Palencia (``author of several romance novels'') transforms typical small-town gossip into stories that affectionately limn life in an Appalachian community. As the local librarian-archivist notes, ``The only way to untangle the competing voices [of the past] is to study gossip.'' Gossip, which is ``personal history grounded in place,'' also tells us ``who we are.'' And in the pieces that follow, links between families are discovered, old rumors are revived, and new scandals aired. ``The Best Dressed Man in Dayton'' describes an event of 40 years ago, when young Dreama Forrester ran away to work in Ohio and met Floyd, con man, gambler, and natty dresser. Dreama and Floyd figure in other stories as well, since Dreama belongs to the Forrester family, which, along with the more distinguished Farnsworth family, first settled the town. The Farnsworths, whose shameful secrets are revealed in one of the best stories here, ``Stealing Sugar,'' built the bank, the hotel, and erected on the courthouse lawn a statue commemorating the soldiers of all wars—a statue known locally as ``King Farnsworth.'' ``Small Caucasian Woman'' is the first line of the only personal ad ever to have appeared in the local paper.

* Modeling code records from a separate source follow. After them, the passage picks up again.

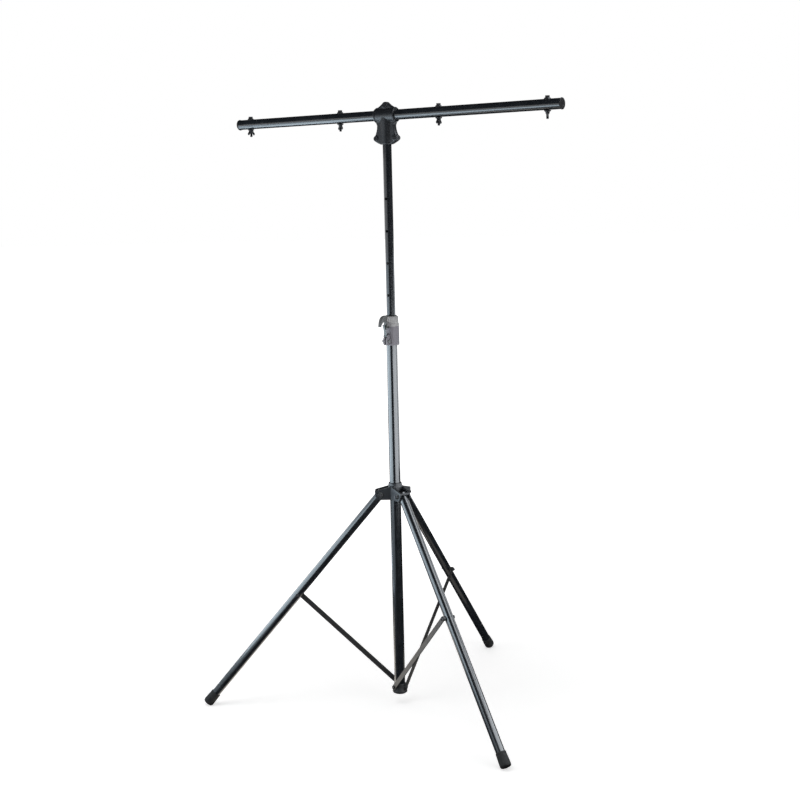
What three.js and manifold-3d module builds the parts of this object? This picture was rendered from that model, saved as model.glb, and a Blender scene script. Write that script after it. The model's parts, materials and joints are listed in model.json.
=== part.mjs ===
// Lighting stand with a T-bar: a telescopic mast on a folding tripod, carrying a crossbar with four lamp bolts.
// Millimetres, +Z up. The mast's axis is Z, and the origin is the middle of the flat face under the mast.
// Azimuths are turned from +X towards +Y. The left leg of the photographed view lies along -X.

import * as THREE from 'three';
import { mergeVertices } from 'three/addons/utils/BufferGeometryUtils.js';
import Module from 'manifold-3d';

const wasm = await Module();
wasm.setup();

const DEG = Math.PI / 180;

// Fits and facets
const GAP = 0.3;
const OVERRUN = 5;
const WELD = 1e-4;
const TUBE_SIDES = 20;
const CAST_SIDES = 18;
const BOSS_SIDES = 12;
const PIN_SIDES = 8;
const CURVE_STEPS = 4;
const ROUND_STEPS = 3;

// Where the stand's parts stand round and along the mast
const LEG_AZIMUTHS = [180 * DEG, -60 * DEG, 60 * DEG];
const FRONT_AZIMUTH = -123 * DEG;
const KNOB_AZIMUTH = 120 * DEG;

// Lower mast tube
const LOWER_MAST_RADIUS = 17.5;
const LOWER_MAST_WALL = 2;

// Foot casting that closes the mast and carries the braces
const FOOT_PLUG_RADIUS = 24.2;
const FOOT_PLUG_FACE_RADIUS = 20;
const FOOT_PLUG_RIM_LOW = 4;
const FOOT_PLUG_RIM_HIGH = 9;
const FOOT_PLUG_NECK_RADIUS = 20.4;
const FOOT_PLUG_NECK_HEIGHT = 20;
const FOOT_PLUG_SOLID_HEIGHT = 27.7;
const FOOT_PLUG_TOP = 33;
const FOOT_PLUG_EDGE = 2;
const FOOT_PLUG_LIP = 1.6;
const BRACE_FLAT = 20;
const BRACE_FLAT_LOW = 11;
const BRACE_PIVOT_HEIGHT = 21;

// Upper mast tube, with the row of holes for the index pin
const UPPER_MAST_RADIUS = 14;
const UPPER_MAST_WALL = 2;
const UPPER_MAST_BOTTOM = 628;
const PIN_HOLE_RADIUS = 4.5;
const PIN_HOLE_PITCH = 100;
const PIN_HOLES_UP = 4;
const PIN_HOLES_DOWN = 4;
const GUIDE_SKIRT_LENGTH = 14;
const GUIDE_PLUG_LENGTH = 20;

// Clamp at the joint of the two tubes. Its heights are drops from its top, or rises and drops from the index pin.
const CLAMP_TOP = 1240;
const CLAMP_HEIGHT = 92;
const CLAMP_HALF_WIDTH = 21;
const CLAMP_CORNER = 12;
const CLAMP_HEAD_RADIUS = 22.6;
const CLAMP_HEAD_HEIGHT = 32;
const CLAMP_HEAD_OVERLAP = 10;
const CLAMP_HEAD_CHAMFER = 2;
const CLAMP_BORE_WALL = 1.6;
const LEVER_PIVOT_DROP = 8;
const INDEX_PIN_DROP = 26;
const BUSH_ABOVE_PIN = 11;
const BUSH_FLANGE_RADIUS = 17.4;
const BUSH_FLANGE = 2.2;
const MAST_BELOW_PIN = 14;
const SLIT_WIDTH = 4;
const SLIT_BELOW_MAST = 4;
const LUG_THICKNESS = 6;
const LUG_REACH = 37;
const LUG_BELOW_PIN = 32;
const LUG_SET_UP = 3;
const PINCH_BOLT_REACH = 29;
const SPRING_EAR_RADIUS = 4;
const SPRING_EAR_THICKNESS = 3.5;
const SPRING_PIN_REACH = 31;
const SPRING_PIN_RADIUS = 1.5;
const CHEEK_THICKNESS = 3.4;
const CHEEK_EYE_RADIUS = 7.6;

// Lever, index pin and leaf spring of the clamp
const LEVER_PIVOT_REACH = 29;
const LEVER_HALF_WIDTH = 5.8;
const LEVER_EYE_RADIUS = 6;
const LEVER_PIN_RADIUS = 2.5;
const LEVER_CROWN = [1, 12];
const LEVER_KNUCKLE = [31, -1];
const LEVER_KNUCKLE_PULL = [23, 13];
const LEVER_TIP = [36.5, -22];
const LEVER_TIP_PULL = [35, -9];
const LEVER_TIP_WIDTH = 3;
const LEVER_UNDERSIDE = [9, -8.5];
const LEVER_UNDERSIDE_PULL = [27, -5];
const TINE_THICKNESS = 3;
const TINE_PAST_PIN = 3;
const TINE_SET_BACK = 1.2;
const INDEX_PIN_RADIUS = 3.8;
const INDEX_HEAD_REACH = 34;
const INDEX_HEAD_RADIUS = 7;
const INDEX_HEAD_RIM = 2;
const INDEX_HEAD_DOME = 2.5;
const LEAF_THICKNESS = 1.2;
const LEAF_WIDTH = 7;
const LEAF_EYE_RADIUS = 3;
const LEAF_PAST_PIN = 8;
const LEAF_CURL = 3;

// Crosspiece: two half castings clamped round the mast and the bar
const BAR_HEIGHT = 1862;
const HEAD_SPLIT = 0.6;
const HEAD_SLEEVE_WALL = 4.4;
const HEAD_SLEEVE_DROP = 89;
const HEAD_COLLAR_WALL = 5;
const HEAD_COLLAR_HALF = 38;
const HEAD_LIP_WALL = 6.6;
const HEAD_LIP_WIDTH = 6;
const HEAD_WEB_HALF = 9;
const HEAD_WALL_OVER_MAST = 3;
const HUMP_RISE = 29;
const HUMP_RADIUS = 12;
const HUMP_FOOT = [27, 24.6];
const HUMP_PULL = [16, 30];
const SHOULDER = [36, 23.6];
const WAIST = [31.5, -31];
const WAIST_TOP = [37.6, -17];
const WAIST_PULL = [31, -50];
const EAR_REACH = 35;
const EAR_DROP = 70;
const EAR_RADIUS = 10;
const EAR_FOOT_PULL = [30, -85];
const HEAD_BOSS_RADIUS = 8.6;
const HEAD_BOSS_HALF = 12;
const COUNTERBORE_RADIUS = 6.3;
const COUNTERBORE_DEPTH = 4.6;
const HEAD_BOLT_CAP_RADIUS = 5;

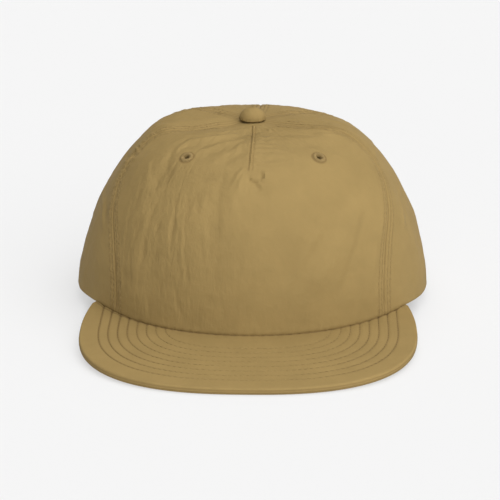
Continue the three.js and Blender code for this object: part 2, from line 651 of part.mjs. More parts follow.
// At rest the cap leans back onto the rim at the foot of the rear opening, with the peak's front edge down.
const frontRest = { y: PEAK_WIDEST_Y - PEAK_LENGTH, z: 0 };
frontRest.z = peakPlaneZ(frontRest.y) - FIT_GAP - PEAK_THICKNESS / Math.cos(PEAK_DIP);
const rearRest = smoothCrownPoint(archFootTurn, 0);
root.rotation.x = -Math.atan2(rearRest.z - frontRest.z, rearRest.y - frontRest.y);

const cap = new THREE.Group();
cap.add(root);
const box = new THREE.Box3().setFromObject(cap, true);
root.position.set(-(box.min.x + box.max.x) / 2, -(box.min.y + box.max.y) / 2, -box.min.z);

export default cap;
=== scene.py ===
import math
import bpy
import numpy as np
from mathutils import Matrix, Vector


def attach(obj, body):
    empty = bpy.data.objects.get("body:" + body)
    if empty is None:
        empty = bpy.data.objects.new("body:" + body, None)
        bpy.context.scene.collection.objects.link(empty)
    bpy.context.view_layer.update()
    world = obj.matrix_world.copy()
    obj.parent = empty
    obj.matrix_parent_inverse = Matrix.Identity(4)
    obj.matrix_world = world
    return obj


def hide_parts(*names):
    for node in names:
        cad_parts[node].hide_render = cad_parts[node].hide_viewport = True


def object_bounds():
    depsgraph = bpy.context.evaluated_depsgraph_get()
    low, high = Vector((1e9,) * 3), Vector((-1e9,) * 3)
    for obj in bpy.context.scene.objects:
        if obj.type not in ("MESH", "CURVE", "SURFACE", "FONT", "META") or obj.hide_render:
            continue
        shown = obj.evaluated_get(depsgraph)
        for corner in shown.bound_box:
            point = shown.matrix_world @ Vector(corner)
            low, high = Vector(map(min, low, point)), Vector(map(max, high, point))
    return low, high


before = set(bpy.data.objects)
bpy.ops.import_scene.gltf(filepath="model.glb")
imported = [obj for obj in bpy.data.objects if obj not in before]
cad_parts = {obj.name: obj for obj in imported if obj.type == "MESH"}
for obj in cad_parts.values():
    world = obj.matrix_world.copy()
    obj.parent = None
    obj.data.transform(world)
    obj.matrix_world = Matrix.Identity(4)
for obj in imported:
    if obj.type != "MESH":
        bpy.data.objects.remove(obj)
cad_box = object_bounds()

# Crown cloth
# Light plain-woven nylon, washed until it crinkles, and nearly matt. The same cloth covers the peak and the
# button. Its colour is darkened with painted shade in the bottom of its seams, grooves and creases.
NYLON = (0.259, 0.180, 0.070)
NYLON_PAINTED_SHADE = (0.095, 0.050, 0.020)
NYLON_ROUGHNESS = 0.58
NYLON_GLOSS = 0.02
ROUGH_DEPTH = 0.0006
STREAK_SCALE = (800, 800, 150)
STREAK_DEPTH = 0.00033
WEAVE_PITCH = 0.00055
WEAVE_DEPTH = 0.00012


def add_node(finish, kind, values=(), **settings):
    """A node of a material, with its settings and the values of its sockets."""
    made = finish.node_tree.nodes.new(kind)
    for name, value in settings.items():
        setattr(made, name, value)
    for socket, value in dict(values).items():
        made.inputs[socket].default_value = value
    return made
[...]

To ask help in supplying so intimate a need fueled rumors as wild as the one suggesting to the townsfolk that the Mafia was posed to take over the IGA Foodliner. Another contemporary story, ``The Art Business,'' gently satirizes ``the great folk art scare of the eighties'' as Missy Tanner tries to establish the Tanner Museum of Primitive Art and is conned by the wily Bridges family. The last, and most poignant, piece—``The Biggest Nation''—catches up with Dreama, 40 years later, as she spends her days at a local mall reminiscing to passersby. Not earthshaking, but a pleasant if sometimes self-conscious visit down-home on the front porch with the locals.